VW had earlier predicted the deal would be done last year, then released a statement in September saying that that too many hurdles and unknowns remained concerning investigations and economic ramfications for the deal to get done in 2011. The hurdles centered around previous lawsuits, including one brought by American investors in 2010, and the fact that VW couldn't evaluate Porsche appropriately until they were settled.
However, the latest upbeat report on overcoming the obstructions to getting a deal done this year don't mention those lawsuits. Instead, the resolved issues are a one-billion-euro tax payment that VW can avoid by creating a holding company by 2014 to control the Porsche stake, and VW's agreeing to contractually assure Porsche retains control over its models and where it spends its money. According to that unnamed executive, this opens the door for VW to sponge up the final 50.1 percent of Porsche it doesn't own, for a price of €3.9 billion – about $5.1B USD – but we have no idea how or why the lawsuits aren't mentioned as a factor.

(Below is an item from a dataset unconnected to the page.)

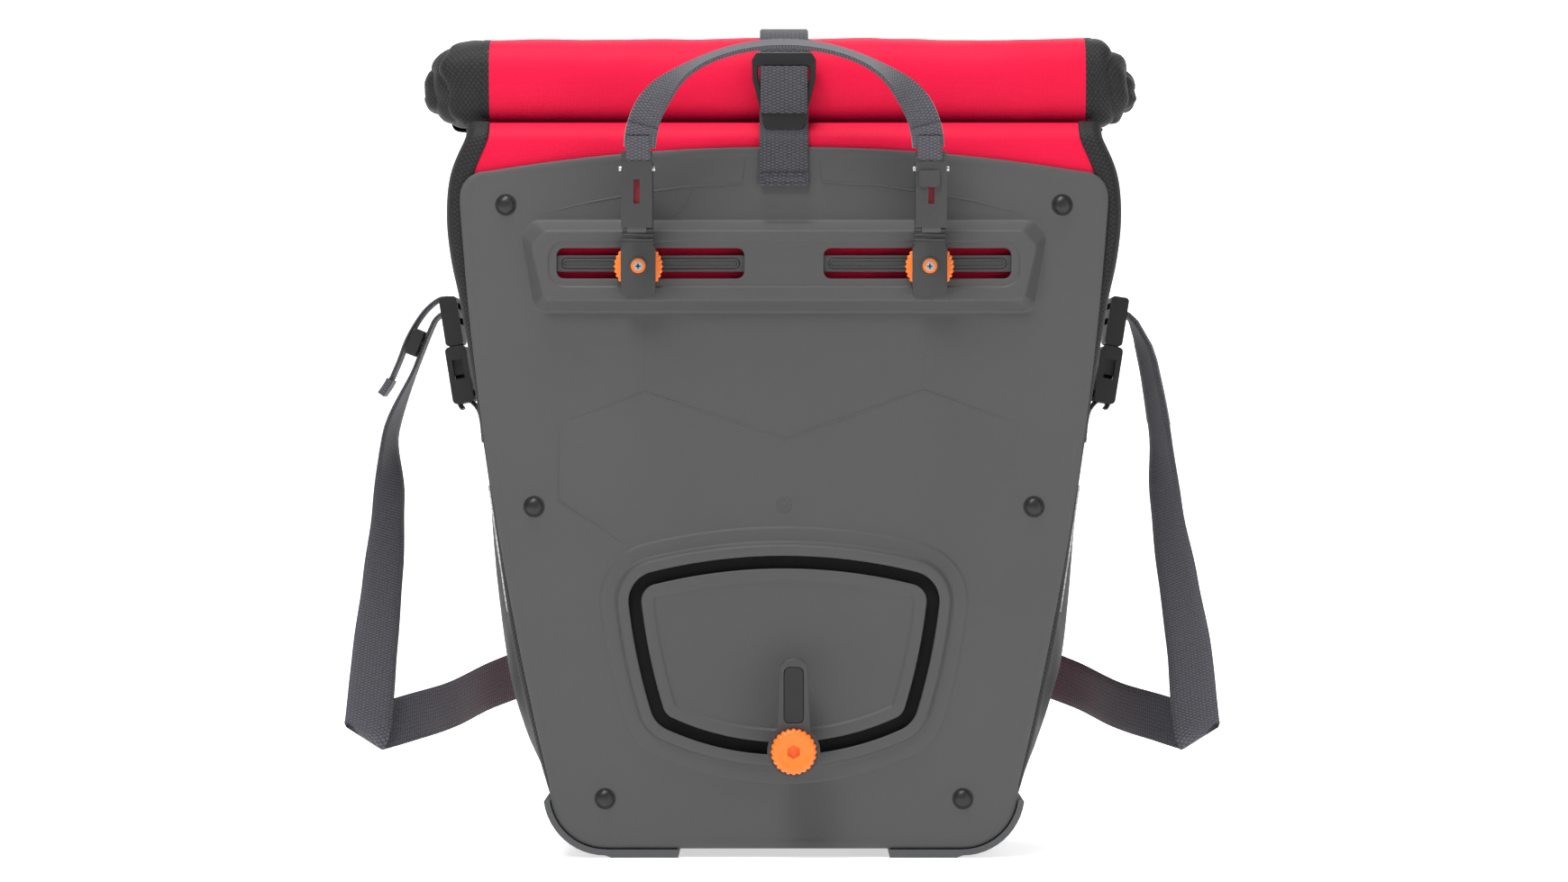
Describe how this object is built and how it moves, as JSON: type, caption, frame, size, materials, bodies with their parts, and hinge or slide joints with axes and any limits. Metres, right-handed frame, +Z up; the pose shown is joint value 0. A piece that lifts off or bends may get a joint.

In the meantime, Reuters reports that VW and Porsche are working "at arm's length" even though they have the same CEO and CFO and are busy developing cars together, a fact which is testing CEO Martin Winterkorn's patience. Earlier this month, Winterkorn was quoted as saying he wants to bring the companies closer "without needing to have a lawyer stand next to a Porsche employee every time he screws something into a Volkswagen or vice-versa."